Read the data and repeat all of it exactly.
+++
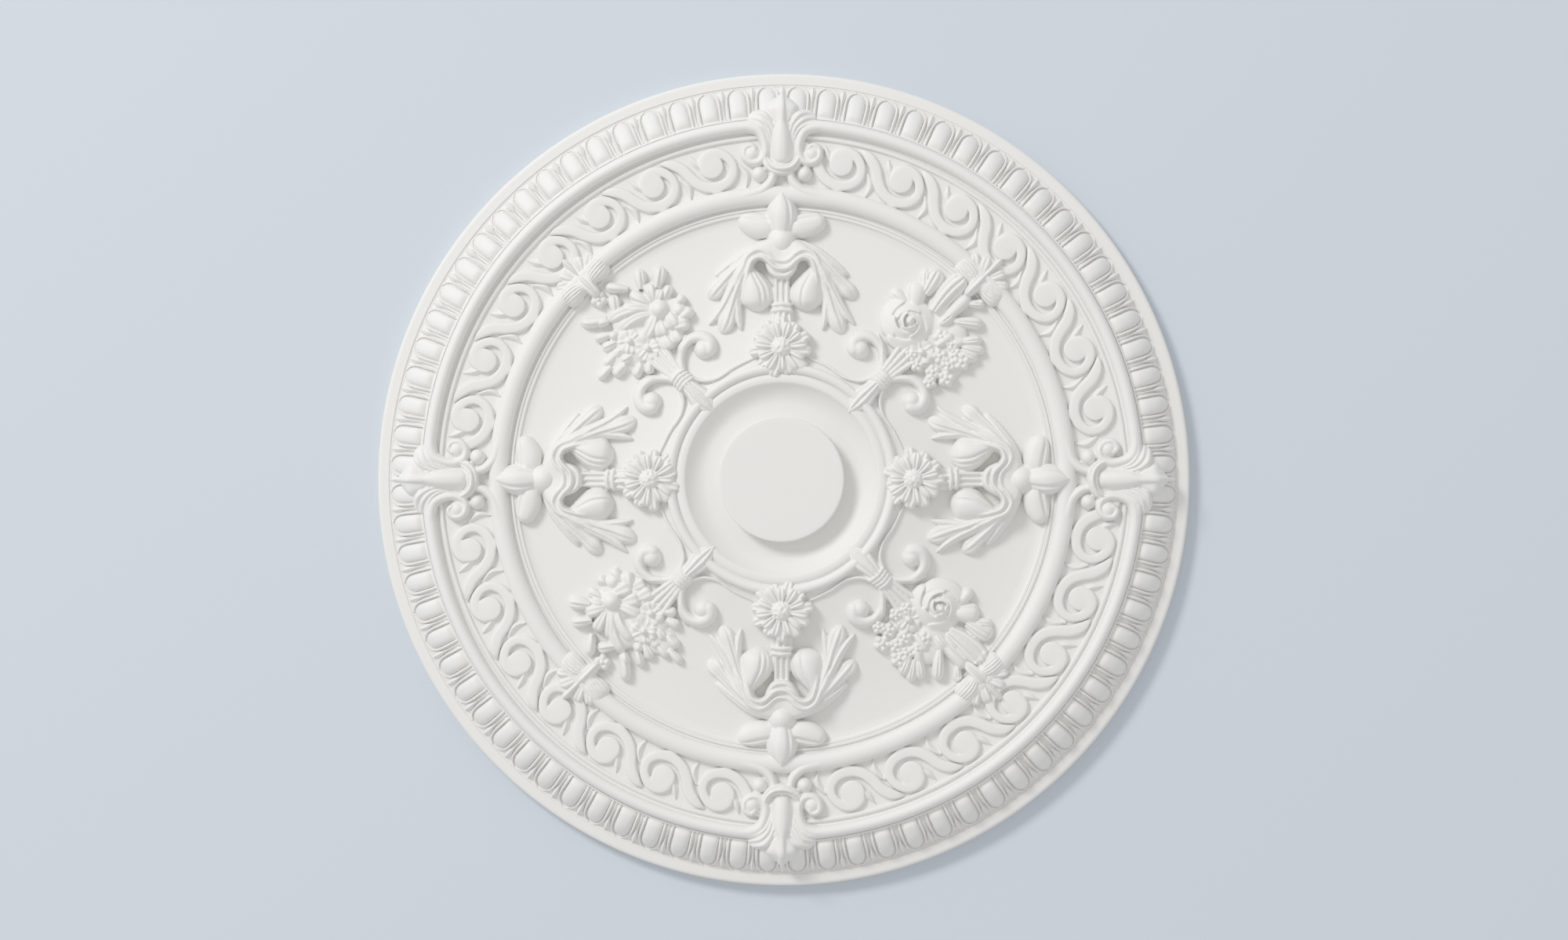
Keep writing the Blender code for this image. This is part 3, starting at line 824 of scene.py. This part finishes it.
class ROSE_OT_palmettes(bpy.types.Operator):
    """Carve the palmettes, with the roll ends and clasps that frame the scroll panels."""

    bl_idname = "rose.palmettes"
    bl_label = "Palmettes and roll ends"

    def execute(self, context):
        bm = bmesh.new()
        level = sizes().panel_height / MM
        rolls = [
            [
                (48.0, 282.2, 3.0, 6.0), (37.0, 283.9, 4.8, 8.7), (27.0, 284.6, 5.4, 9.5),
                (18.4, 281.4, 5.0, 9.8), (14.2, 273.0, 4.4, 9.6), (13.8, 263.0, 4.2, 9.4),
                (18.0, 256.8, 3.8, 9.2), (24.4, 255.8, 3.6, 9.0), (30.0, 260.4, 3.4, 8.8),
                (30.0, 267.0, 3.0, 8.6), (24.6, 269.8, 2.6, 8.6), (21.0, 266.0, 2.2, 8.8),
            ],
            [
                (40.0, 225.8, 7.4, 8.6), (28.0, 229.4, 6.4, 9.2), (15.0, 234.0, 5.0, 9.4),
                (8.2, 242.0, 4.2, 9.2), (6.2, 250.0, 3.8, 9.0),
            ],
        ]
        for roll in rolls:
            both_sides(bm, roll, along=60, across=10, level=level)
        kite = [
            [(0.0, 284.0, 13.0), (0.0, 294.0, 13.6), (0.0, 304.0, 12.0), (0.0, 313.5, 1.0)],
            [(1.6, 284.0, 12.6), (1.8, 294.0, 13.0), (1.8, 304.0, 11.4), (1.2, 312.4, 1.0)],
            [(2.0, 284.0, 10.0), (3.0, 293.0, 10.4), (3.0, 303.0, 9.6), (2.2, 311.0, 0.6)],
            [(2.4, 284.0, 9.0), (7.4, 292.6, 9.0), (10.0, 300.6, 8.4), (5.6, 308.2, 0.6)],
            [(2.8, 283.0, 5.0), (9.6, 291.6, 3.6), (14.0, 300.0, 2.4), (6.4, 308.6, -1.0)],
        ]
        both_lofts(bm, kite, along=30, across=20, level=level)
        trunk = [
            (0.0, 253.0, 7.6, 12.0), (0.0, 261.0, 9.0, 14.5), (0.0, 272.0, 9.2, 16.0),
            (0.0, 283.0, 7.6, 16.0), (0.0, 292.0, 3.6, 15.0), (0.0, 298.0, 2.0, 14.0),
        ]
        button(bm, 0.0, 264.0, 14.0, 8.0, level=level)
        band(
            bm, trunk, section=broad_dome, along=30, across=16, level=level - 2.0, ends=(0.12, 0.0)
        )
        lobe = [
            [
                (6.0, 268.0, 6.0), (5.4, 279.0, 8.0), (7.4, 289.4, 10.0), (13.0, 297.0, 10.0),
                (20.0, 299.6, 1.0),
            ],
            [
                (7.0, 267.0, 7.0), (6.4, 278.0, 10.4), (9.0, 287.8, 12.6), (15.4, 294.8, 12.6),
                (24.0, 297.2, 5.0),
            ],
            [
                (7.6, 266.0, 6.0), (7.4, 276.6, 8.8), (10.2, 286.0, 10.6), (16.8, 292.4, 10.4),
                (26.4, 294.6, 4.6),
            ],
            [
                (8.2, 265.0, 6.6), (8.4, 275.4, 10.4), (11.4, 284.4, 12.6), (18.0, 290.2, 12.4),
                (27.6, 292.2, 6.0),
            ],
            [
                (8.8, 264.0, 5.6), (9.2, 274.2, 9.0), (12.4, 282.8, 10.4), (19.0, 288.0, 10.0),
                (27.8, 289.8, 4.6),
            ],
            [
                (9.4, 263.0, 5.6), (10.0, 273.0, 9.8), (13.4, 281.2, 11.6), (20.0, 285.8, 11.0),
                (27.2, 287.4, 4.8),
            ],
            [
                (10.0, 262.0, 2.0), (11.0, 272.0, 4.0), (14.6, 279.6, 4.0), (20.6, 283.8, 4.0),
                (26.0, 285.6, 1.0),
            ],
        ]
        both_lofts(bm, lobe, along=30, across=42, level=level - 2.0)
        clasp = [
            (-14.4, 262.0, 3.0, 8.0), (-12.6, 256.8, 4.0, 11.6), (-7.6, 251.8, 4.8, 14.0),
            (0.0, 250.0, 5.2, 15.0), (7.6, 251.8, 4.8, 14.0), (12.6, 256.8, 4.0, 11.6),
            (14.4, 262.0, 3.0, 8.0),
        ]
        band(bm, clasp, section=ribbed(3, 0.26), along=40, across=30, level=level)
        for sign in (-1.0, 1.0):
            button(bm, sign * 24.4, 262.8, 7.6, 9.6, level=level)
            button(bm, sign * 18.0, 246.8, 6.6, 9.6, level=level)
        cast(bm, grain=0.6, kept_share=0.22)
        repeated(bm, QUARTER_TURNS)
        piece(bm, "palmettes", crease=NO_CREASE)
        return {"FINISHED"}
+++
# [Reply to the exercise]
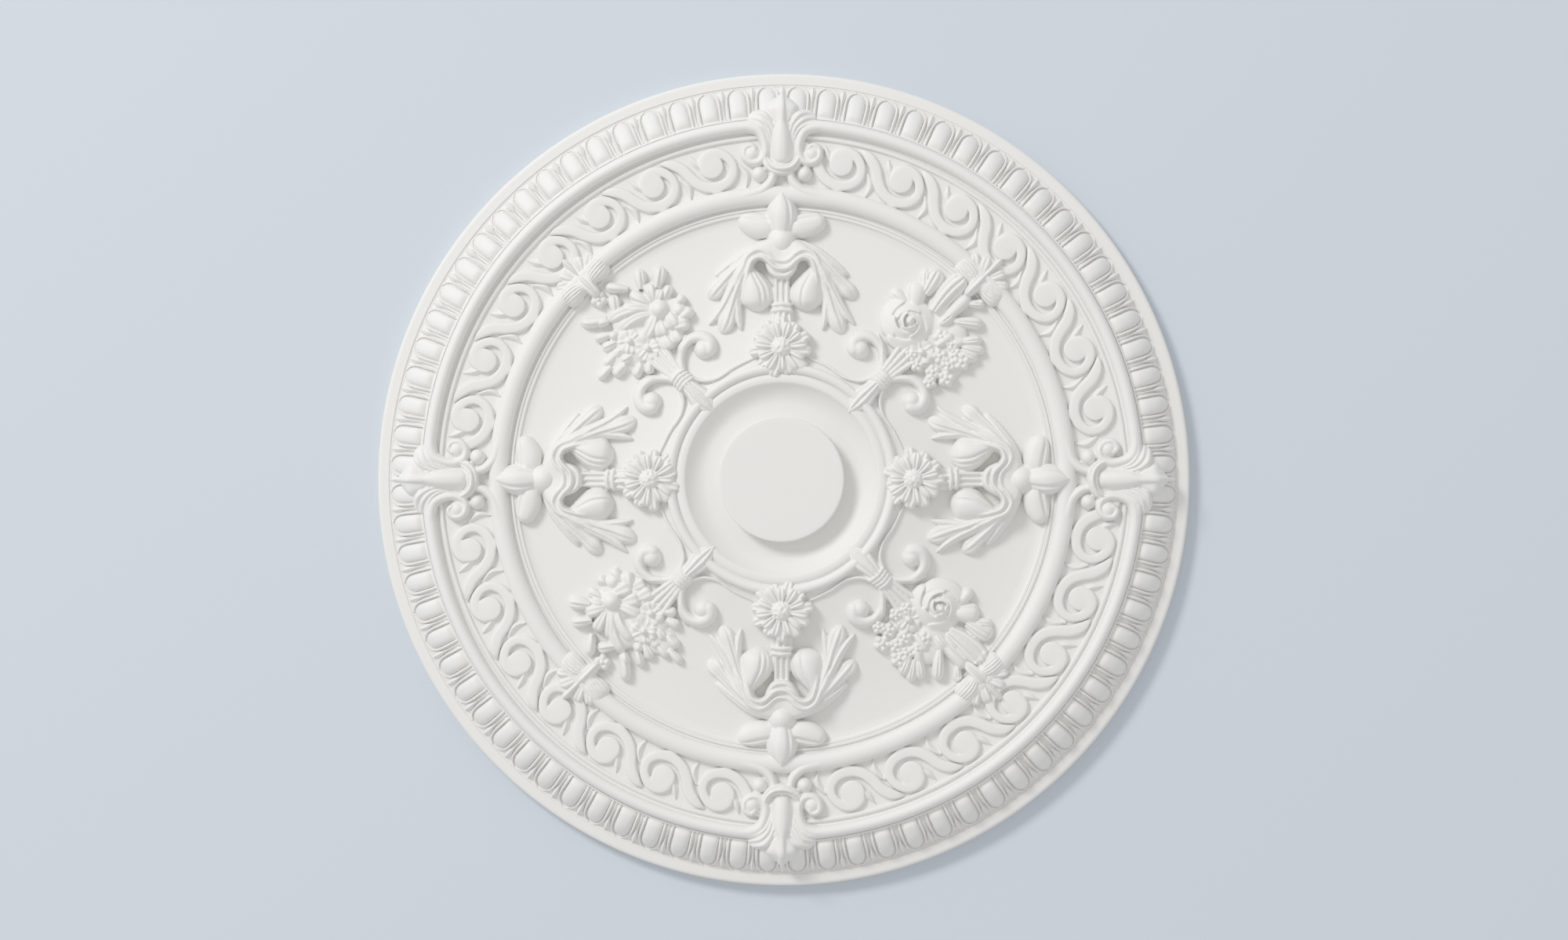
Keep writing the Blender code for this image. This is part 3, starting at line 824 of scene.py. This part finishes it.
class ROSE_OT_palmettes(bpy.types.Operator):
    """Carve the palmettes, with the roll ends and clasps that frame the scroll panels."""

    bl_idname = "rose.palmettes"
    bl_label = "Palmettes and roll ends"

    def execute(self, context):
        bm = bmesh.new()
        level = sizes().panel_height / MM
        rolls = [
            [
                (48.0, 282.2, 3.0, 6.0), (37.0, 283.9, 4.8, 8.7), (27.0, 284.6, 5.4, 9.5),
                (18.4, 281.4, 5.0, 9.8), (14.2, 273.0, 4.4, 9.6), (13.8, 263.0, 4.2, 9.4),
                (18.0, 256.8, 3.8, 9.2), (24.4, 255.8, 3.6, 9.0), (30.0, 260.4, 3.4, 8.8),
                (30.0, 267.0, 3.0, 8.6), (24.6, 269.8, 2.6, 8.6), (21.0, 266.0, 2.2, 8.8),
            ],
            [
                (40.0, 225.8, 7.4, 8.6), (28.0, 229.4, 6.4, 9.2), (15.0, 234.0, 5.0, 9.4),
                (8.2, 242.0, 4.2, 9.2), (6.2, 250.0, 3.8, 9.0),
            ],
        ]
        for roll in rolls:
            both_sides(bm, roll, along=60, across=10, level=level)
        kite = [
            [(0.0, 284.0, 13.0), (0.0, 294.0, 13.6), (0.0, 304.0, 12.0), (0.0, 313.5, 1.0)],
            [(1.6, 284.0, 12.6), (1.8, 294.0, 13.0), (1.8, 304.0, 11.4), (1.2, 312.4, 1.0)],
            [(2.0, 284.0, 10.0), (3.0, 293.0, 10.4), (3.0, 303.0, 9.6), (2.2, 311.0, 0.6)],
            [(2.4, 284.0, 9.0), (7.4, 292.6, 9.0), (10.0, 300.6, 8.4), (5.6, 308.2, 0.6)],
            [(2.8, 283.0, 5.0), (9.6, 291.6, 3.6), (14.0, 300.0, 2.4), (6.4, 308.6, -1.0)],
        ]
        both_lofts(bm, kite, along=30, across=20, level=level)
        trunk = [
            (0.0, 253.0, 7.6, 12.0), (0.0, 261.0, 9.0, 14.5), (0.0, 272.0, 9.2, 16.0),
            (0.0, 283.0, 7.6, 16.0), (0.0, 292.0, 3.6, 15.0), (0.0, 298.0, 2.0, 14.0),
        ]
        button(bm, 0.0, 264.0, 14.0, 8.0, level=level)
        band(
            bm, trunk, section=broad_dome, along=30, across=16, level=level - 2.0, ends=(0.12, 0.0)
        )
        lobe = [
            [
                (6.0, 268.0, 6.0), (5.4, 279.0, 8.0), (7.4, 289.4, 10.0), (13.0, 297.0, 10.0),
                (20.0, 299.6, 1.0),
            ],
            [
                (7.0, 267.0, 7.0), (6.4, 278.0, 10.4), (9.0, 287.8, 12.6), (15.4, 294.8, 12.6),
                (24.0, 297.2, 5.0),
            ],
            [
                (7.6, 266.0, 6.0), (7.4, 276.6, 8.8), (10.2, 286.0, 10.6), (16.8, 292.4, 10.4),
                (26.4, 294.6, 4.6),
            ],
            [
                (8.2, 265.0, 6.6), (8.4, 275.4, 10.4), (11.4, 284.4, 12.6), (18.0, 290.2, 12.4),
                (27.6, 292.2, 6.0),
            ],
            [
                (8.8, 264.0, 5.6), (9.2, 274.2, 9.0), (12.4, 282.8, 10.4), (19.0, 288.0, 10.0),
                (27.8, 289.8, 4.6),
            ],
            [
                (9.4, 263.0, 5.6), (10.0, 273.0, 9.8), (13.4, 281.2, 11.6), (20.0, 285.8, 11.0),
                (27.2, 287.4, 4.8),
            ],
            [
                (10.0, 262.0, 2.0), (11.0, 272.0, 4.0), (14.6, 279.6, 4.0), (20.6, 283.8, 4.0),
                (26.0, 285.6, 1.0),
            ],
        ]
        both_lofts(bm, lobe, along=30, across=42, level=level - 2.0)
        clasp = [
            (-14.4, 262.0, 3.0, 8.0), (-12.6, 256.8, 4.0, 11.6), (-7.6, 251.8, 4.8, 14.0),
            (0.0, 250.0, 5.2, 15.0), (7.6, 251.8, 4.8, 14.0), (12.6, 256.8, 4.0, 11.6),
            (14.4, 262.0, 3.0, 8.0),
        ]
        band(bm, clasp, section=ribbed(3, 0.26), along=40, across=30, level=level)
        for sign in (-1.0, 1.0):
            button(bm, sign * 24.4, 262.8, 7.6, 9.6, level=level)
            button(bm, sign * 18.0, 246.8, 6.6, 9.6, level=level)
        cast(bm, grain=0.6, kept_share=0.22)
        repeated(bm, QUARTER_TURNS)
        piece(bm, "palmettes", crease=NO_CREASE)
        return {"FINISHED"}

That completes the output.